Ingredients:
- 1.5 lbs chicken breast, cooked and shredded
- 1 small yellow onion, finely diced
- 2 cloves garlic, minced
- 1 tsp ground cumin
- 1 tsp smoked paprika
- 0.5 tsp onion powder
- 4 oz canned diced green chiles
- 1.5 cups sour cream, divided
- 2 tbsp unsalted butter
- 2 tbsp all-purpose flour
- 2 cups low-sodium chicken broth
- 3 cups shredded Monterey Jack cheese, divided
- 12 medium flour tortillas
- 1 tsp salt
- 0.5 tsp white pepper
Instructions:
- Preheat your oven to 350°F (175°C). In a large mixing bowl, combine the shredded chicken, diced onion, minced garlic, cumin, smoked paprika, onion powder, diced green chiles, and 0.5 cup of sour cream. Mix until the chicken is thoroughly coated and the ingredients are evenly distributed.
- To prepare the queso sauce, melt 2 tablespoons of butter in a medium saucepan over medium heat. Whisk in the flour and cook for 1-2 minutes to create a roux, ensuring it does not brown.
- Slowly whisk in the chicken broth, a little at a time, to avoid lumps. Bring to a simmer until thickened. Remove from heat and stir in the remaining 1 cup of sour cream and 1 cup of the shredded Monterey Jack cheese until smooth and emulsified. Season with salt and white pepper.
- Assemble the enchiladas by placing a generous portion of the chicken filling into each flour tortilla. Roll tightly and place seam-side down in a 9x13 inch baking dish.

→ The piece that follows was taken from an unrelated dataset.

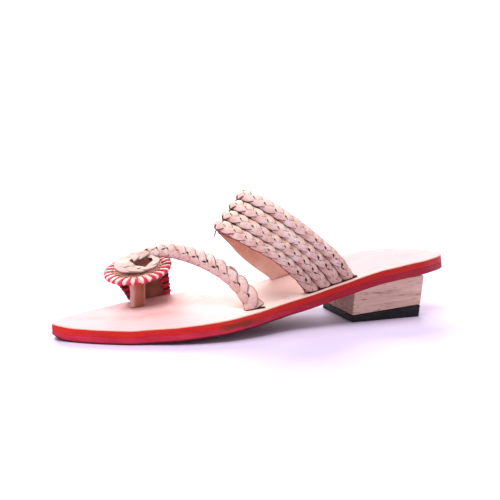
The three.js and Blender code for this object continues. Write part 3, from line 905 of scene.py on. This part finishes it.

- Pour the creamy queso sauce evenly over the top of the assembled tortillas. Sprinkle the remaining 2 cups of shredded cheese over the sauce.
- Bake for 20 minutes, or until the sauce is bubbling and the cheese on top has developed golden-brown spots. Garnish with fresh cilantro and lime wedges before serving.